==== COLLECTED MATERIAL ====

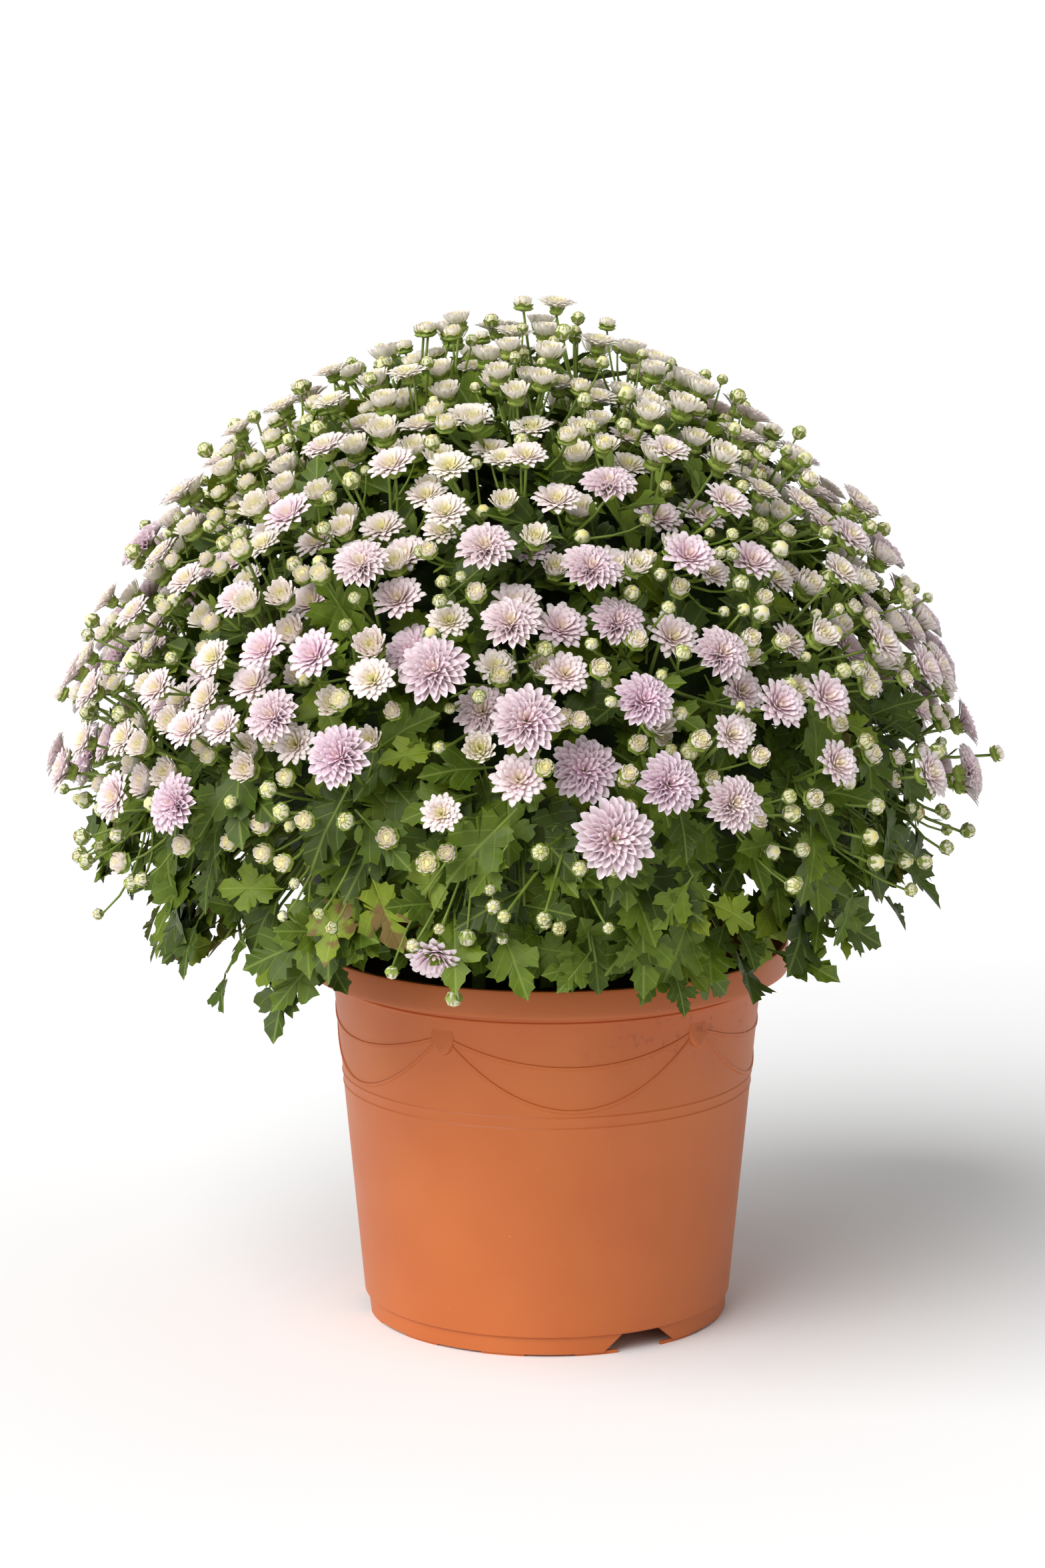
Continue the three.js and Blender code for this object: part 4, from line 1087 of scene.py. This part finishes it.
# %% Flower heads
# What each stage of flowering says of a head 1 across. Each pair gives a petal's value in the
# middle of the head and at its rim.
STAGE_FACTS = (
    "petals", "tip_radius", "tip_height", "root_radius", "root_height", "width",
    "spread", "shiver", "depth", "cup_radius", "templates",
)
STAGES = {
    "full": (
        88, (0.02, 0.5), (0.15, -0.03), (0.01, 0.06), (-0.02, -0.13), (0.05, 0.125),
        0.6, 0.05, 0.3, 0.15, ("cupped", "spoon", "ray", "ray"),
    ),
    "open": (
        58, (0.03, 0.5), (0.14, 0.01), (0.01, 0.07), (-0.04, -0.15), (0.07, 0.15),
        0.6, 0.05, 0.3, 0.17, ("stub", "cupped", "short_ray", "short_ray"),
    ),
    "cup": (
        42, (0.03, 0.48), (0.05, -0.01), (0.02, 0.16), (-0.3, -0.36), (0.09, 0.18),
        0.68, 0.04, 0.62, 0.3, ("stub", "hooked", "cupped"),
    ),
    "button": (
        26, (0.04, 0.36), (-0.02, -0.12), (0.03, 0.26), (-0.34, -0.4), (0.13, 0.22),
        0.74, 0.03, 0.62, 0.38, ("stub", "stub", "hooked"),
    ),
}
HEAD_BRACTS = 8
# How far a petal may stray: its tip's height, its place round the head, and its roll.
TIP_SHAKE = 0.03
AZIMUTH_SHAKE = 0.15
ROLL_SHAKE = 16


def petal_matrix(azimuth, root, tip, width, roll=0.0):
    """Stands a petal at an azimuth round the head's axis, from its root to its tip."""
    out, rise = tip[0] - root[0], tip[1] - root[1]
    length = math.hypot(out, rise)
    turn = Matrix.Rotation(azimuth, 4, "Z")
    place = Matrix.Translation((root[0], 0, root[1]))
    lean = Matrix.Rotation(math.atan2(out, rise), 4, "Y")
    # the petal's hollow side, +Y, is turned to face the head's axis
    inwards = Matrix.Rotation(math.radians(90) + roll, 4, "Z")
    return turn @ place @ lean @ inwards @ stretch(width, length, length)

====

_INSTRUCTION_
Give back the data above exactly as it appears.

_ANSWER TO THIS EXERCISE_
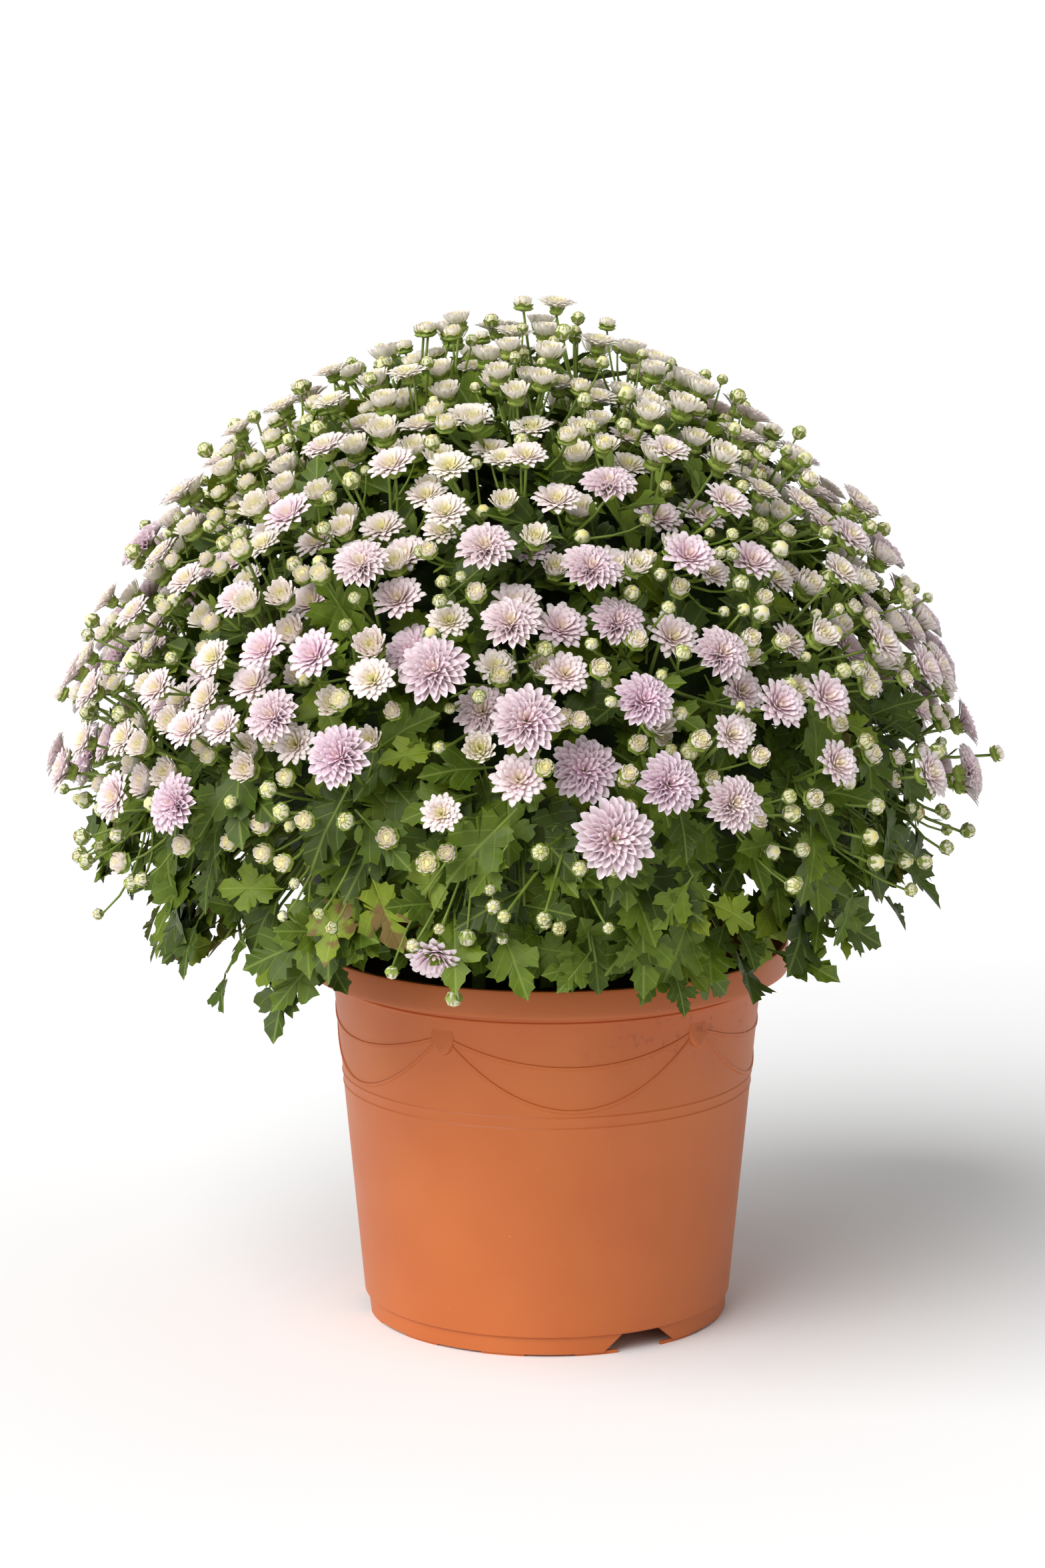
Continue the three.js and Blender code for this object: part 4, from line 1087 of scene.py. This part finishes it.
# %% Flower heads
# What each stage of flowering says of a head 1 across. Each pair gives a petal's value in the
# middle of the head and at its rim.
STAGE_FACTS = (
    "petals", "tip_radius", "tip_height", "root_radius", "root_height", "width",
    "spread", "shiver", "depth", "cup_radius", "templates",
)
STAGES = {
    "full": (
        88, (0.02, 0.5), (0.15, -0.03), (0.01, 0.06), (-0.02, -0.13), (0.05, 0.125),
        0.6, 0.05, 0.3, 0.15, ("cupped", "spoon", "ray", "ray"),
    ),
    "open": (
        58, (0.03, 0.5), (0.14, 0.01), (0.01, 0.07), (-0.04, -0.15), (0.07, 0.15),
        0.6, 0.05, 0.3, 0.17, ("stub", "cupped", "short_ray", "short_ray"),
    ),
    "cup": (
        42, (0.03, 0.48), (0.05, -0.01), (0.02, 0.16), (-0.3, -0.36), (0.09, 0.18),
        0.68, 0.04, 0.62, 0.3, ("stub", "hooked", "cupped"),
    ),
    "button": (
        26, (0.04, 0.36), (-0.02, -0.12), (0.03, 0.26), (-0.34, -0.4), (0.13, 0.22),
        0.74, 0.03, 0.62, 0.38, ("stub", "stub", "hooked"),
    ),
}
HEAD_BRACTS = 8
# How far a petal may stray: its tip's height, its place round the head, and its roll.
TIP_SHAKE = 0.03
AZIMUTH_SHAKE = 0.15
ROLL_SHAKE = 16


def petal_matrix(azimuth, root, tip, width, roll=0.0):
    """Stands a petal at an azimuth round the head's axis, from its root to its tip."""
    out, rise = tip[0] - root[0], tip[1] - root[1]
    length = math.hypot(out, rise)
    turn = Matrix.Rotation(azimuth, 4, "Z")
    place = Matrix.Translation((root[0], 0, root[1]))
    lean = Matrix.Rotation(math.atan2(out, rise), 4, "Y")
    # the petal's hollow side, +Y, is turned to face the head's axis
    inwards = Matrix.Rotation(math.radians(90) + roll, 4, "Z")
    return turn @ place @ lean @ inwards @ stretch(width, length, length)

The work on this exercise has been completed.